== What you have to do ==
Of the material below, the lines to be retyped are those from the line containing "The Blender code" through the line containing "tip_ends: float = 3.97", inclusive; reproduce them exactly.

== Input records ==
● ● ● ● ●

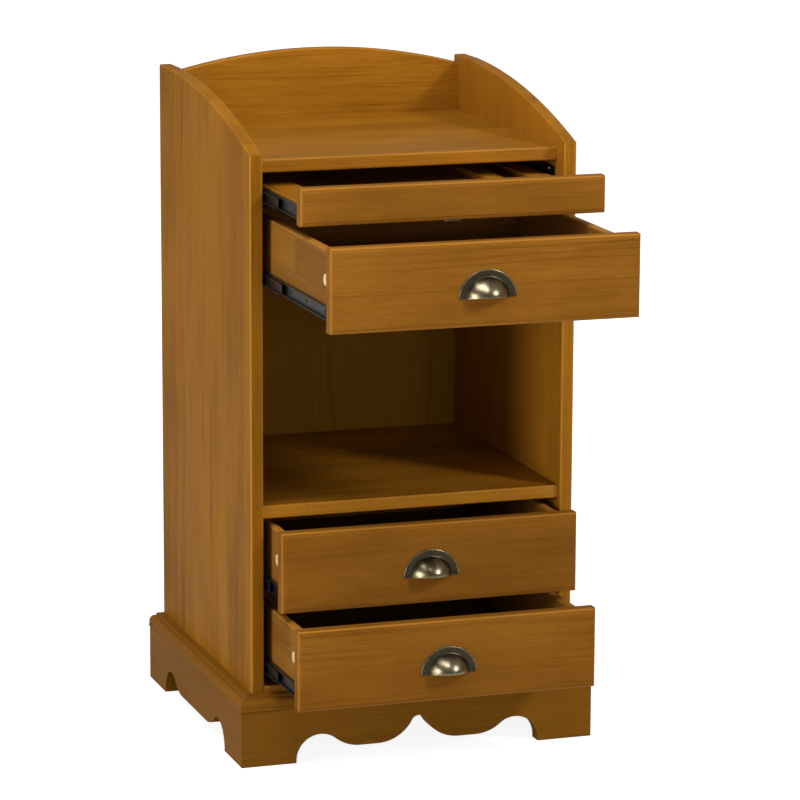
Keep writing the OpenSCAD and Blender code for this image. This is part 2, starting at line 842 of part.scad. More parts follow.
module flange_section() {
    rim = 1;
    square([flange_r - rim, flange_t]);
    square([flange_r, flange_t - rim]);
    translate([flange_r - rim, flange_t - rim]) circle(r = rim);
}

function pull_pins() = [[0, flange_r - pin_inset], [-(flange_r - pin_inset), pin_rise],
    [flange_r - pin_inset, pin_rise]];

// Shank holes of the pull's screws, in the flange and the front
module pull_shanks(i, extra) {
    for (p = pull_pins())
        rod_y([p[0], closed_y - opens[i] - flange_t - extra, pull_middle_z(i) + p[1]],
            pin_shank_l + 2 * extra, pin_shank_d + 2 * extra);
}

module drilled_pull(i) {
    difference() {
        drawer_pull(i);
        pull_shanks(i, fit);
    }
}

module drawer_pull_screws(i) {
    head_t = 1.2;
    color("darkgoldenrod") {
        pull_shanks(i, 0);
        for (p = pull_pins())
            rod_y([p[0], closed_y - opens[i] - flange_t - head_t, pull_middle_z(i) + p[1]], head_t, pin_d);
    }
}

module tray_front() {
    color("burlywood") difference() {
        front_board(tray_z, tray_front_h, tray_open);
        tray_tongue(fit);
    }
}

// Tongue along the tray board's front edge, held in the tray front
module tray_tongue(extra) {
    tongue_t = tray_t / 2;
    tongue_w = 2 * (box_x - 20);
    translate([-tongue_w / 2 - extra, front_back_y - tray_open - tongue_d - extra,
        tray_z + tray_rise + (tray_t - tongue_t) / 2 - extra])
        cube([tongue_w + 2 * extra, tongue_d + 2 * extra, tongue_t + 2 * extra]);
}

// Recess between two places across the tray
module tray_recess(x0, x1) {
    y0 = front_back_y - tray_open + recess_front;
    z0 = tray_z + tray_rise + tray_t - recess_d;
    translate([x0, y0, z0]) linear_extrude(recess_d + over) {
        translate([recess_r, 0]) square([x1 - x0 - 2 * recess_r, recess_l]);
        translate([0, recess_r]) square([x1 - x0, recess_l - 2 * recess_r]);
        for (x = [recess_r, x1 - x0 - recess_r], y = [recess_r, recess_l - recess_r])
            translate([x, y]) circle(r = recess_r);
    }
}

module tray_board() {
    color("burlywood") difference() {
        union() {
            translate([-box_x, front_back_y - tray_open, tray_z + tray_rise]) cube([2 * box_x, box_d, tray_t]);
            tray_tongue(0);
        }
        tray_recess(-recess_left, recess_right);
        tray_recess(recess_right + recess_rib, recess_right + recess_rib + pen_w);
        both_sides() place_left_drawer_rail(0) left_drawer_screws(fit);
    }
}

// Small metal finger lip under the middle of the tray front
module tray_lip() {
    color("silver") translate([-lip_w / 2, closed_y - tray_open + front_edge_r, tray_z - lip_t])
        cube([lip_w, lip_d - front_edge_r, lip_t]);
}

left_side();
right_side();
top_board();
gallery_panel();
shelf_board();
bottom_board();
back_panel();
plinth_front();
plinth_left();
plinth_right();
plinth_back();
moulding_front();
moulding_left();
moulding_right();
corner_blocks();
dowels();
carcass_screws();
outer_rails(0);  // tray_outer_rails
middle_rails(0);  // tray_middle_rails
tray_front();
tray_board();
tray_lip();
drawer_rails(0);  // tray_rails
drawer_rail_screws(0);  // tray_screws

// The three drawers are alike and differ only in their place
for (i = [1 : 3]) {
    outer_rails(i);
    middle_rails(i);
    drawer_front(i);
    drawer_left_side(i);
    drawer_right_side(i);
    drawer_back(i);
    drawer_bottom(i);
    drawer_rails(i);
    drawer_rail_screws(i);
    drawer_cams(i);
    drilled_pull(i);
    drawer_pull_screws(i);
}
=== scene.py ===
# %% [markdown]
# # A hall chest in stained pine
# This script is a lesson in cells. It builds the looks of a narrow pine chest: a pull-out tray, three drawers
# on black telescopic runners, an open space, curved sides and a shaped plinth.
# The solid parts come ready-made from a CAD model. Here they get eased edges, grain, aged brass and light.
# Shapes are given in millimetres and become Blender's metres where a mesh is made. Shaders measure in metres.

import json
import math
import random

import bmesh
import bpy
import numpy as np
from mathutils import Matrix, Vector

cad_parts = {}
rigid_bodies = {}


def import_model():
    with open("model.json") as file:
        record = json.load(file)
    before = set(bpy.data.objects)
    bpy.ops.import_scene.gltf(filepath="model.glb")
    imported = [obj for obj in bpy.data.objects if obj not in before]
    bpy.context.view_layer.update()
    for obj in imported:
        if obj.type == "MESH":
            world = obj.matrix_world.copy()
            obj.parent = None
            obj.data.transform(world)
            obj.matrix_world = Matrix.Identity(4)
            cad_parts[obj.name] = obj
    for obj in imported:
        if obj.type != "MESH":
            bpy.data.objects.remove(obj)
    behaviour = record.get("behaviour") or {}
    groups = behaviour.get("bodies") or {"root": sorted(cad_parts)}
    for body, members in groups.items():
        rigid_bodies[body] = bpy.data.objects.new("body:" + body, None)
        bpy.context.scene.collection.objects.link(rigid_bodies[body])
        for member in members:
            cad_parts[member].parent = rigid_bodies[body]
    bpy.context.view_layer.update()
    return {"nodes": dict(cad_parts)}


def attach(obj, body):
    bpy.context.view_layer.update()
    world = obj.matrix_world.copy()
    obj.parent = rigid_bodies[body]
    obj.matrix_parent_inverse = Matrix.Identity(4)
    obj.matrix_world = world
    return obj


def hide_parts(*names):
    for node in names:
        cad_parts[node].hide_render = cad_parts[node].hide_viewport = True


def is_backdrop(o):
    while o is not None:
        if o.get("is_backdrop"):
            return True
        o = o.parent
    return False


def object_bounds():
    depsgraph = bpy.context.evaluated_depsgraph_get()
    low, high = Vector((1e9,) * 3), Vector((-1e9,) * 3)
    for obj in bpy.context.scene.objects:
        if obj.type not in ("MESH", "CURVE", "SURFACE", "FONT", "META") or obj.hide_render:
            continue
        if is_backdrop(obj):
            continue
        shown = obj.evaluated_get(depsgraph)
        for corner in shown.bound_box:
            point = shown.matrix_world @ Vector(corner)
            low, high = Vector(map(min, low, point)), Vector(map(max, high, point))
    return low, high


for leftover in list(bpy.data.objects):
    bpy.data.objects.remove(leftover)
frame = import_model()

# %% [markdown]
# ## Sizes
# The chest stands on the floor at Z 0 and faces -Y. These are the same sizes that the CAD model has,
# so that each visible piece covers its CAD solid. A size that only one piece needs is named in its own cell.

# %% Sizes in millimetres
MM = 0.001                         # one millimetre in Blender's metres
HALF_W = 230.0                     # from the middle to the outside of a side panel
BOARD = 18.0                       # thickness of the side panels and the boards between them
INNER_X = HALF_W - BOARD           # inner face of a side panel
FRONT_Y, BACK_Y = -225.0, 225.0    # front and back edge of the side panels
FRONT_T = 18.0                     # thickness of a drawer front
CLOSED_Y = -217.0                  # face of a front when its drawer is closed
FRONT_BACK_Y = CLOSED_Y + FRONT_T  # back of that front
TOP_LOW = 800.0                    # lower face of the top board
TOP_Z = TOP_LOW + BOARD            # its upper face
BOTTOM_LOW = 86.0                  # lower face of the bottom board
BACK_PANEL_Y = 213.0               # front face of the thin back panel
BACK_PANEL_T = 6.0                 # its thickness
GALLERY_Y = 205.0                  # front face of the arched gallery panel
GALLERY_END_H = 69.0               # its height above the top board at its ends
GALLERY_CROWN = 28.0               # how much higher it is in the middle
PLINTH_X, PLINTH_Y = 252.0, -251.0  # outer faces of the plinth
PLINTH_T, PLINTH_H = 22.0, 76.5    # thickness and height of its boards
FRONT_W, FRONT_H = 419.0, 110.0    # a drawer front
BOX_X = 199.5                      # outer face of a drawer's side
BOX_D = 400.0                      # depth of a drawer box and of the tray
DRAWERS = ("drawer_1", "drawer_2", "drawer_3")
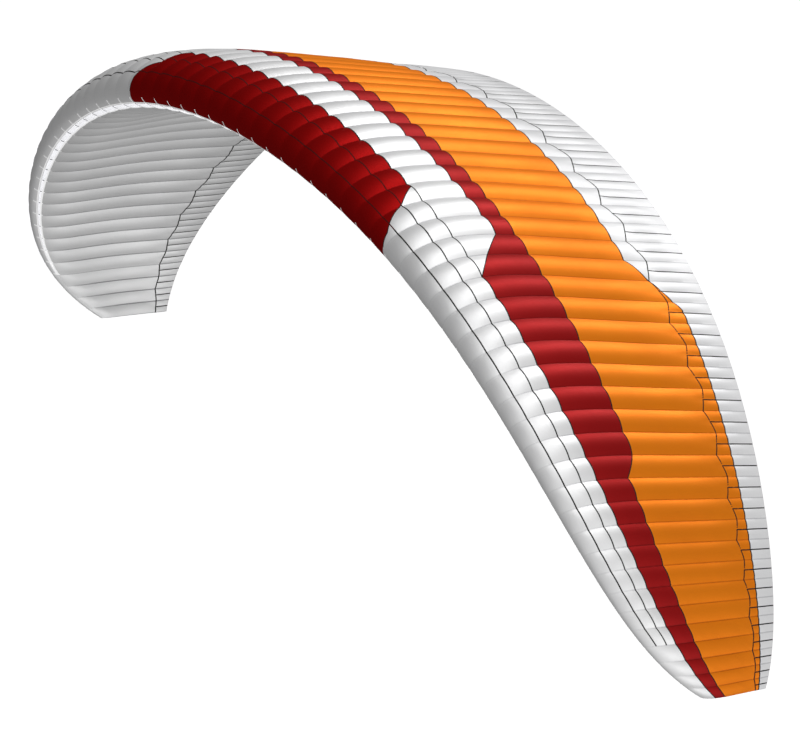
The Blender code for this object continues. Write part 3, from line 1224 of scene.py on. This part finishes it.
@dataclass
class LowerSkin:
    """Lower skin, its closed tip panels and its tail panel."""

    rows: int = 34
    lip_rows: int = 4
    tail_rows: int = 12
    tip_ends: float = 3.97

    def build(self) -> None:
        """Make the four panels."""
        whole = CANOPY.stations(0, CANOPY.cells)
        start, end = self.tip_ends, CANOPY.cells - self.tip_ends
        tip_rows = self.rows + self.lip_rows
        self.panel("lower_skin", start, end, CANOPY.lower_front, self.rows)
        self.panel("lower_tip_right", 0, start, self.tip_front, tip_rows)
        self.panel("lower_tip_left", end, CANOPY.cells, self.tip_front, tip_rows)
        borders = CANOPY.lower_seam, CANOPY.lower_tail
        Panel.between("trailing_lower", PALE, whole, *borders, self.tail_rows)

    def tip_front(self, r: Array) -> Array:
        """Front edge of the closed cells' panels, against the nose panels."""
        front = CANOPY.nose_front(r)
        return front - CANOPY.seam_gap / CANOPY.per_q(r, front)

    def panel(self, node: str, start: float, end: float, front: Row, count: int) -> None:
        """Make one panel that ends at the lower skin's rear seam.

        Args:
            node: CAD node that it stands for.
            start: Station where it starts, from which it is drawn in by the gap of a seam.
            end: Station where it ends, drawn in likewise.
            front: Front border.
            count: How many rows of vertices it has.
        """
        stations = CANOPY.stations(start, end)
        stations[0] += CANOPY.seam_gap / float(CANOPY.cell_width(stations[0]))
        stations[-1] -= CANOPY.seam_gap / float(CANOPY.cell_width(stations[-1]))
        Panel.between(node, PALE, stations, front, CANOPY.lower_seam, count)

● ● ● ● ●

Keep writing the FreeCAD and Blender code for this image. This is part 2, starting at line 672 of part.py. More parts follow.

● ● ● ● ●

== Task output ==
The Blender code for this object continues. Write part 3, from line 1224 of scene.py on. This part finishes it.
@dataclass
class LowerSkin:
    """Lower skin, its closed tip panels and its tail panel."""

    rows: int = 34
    lip_rows: int = 4
    tail_rows: int = 12
    tip_ends: float = 3.97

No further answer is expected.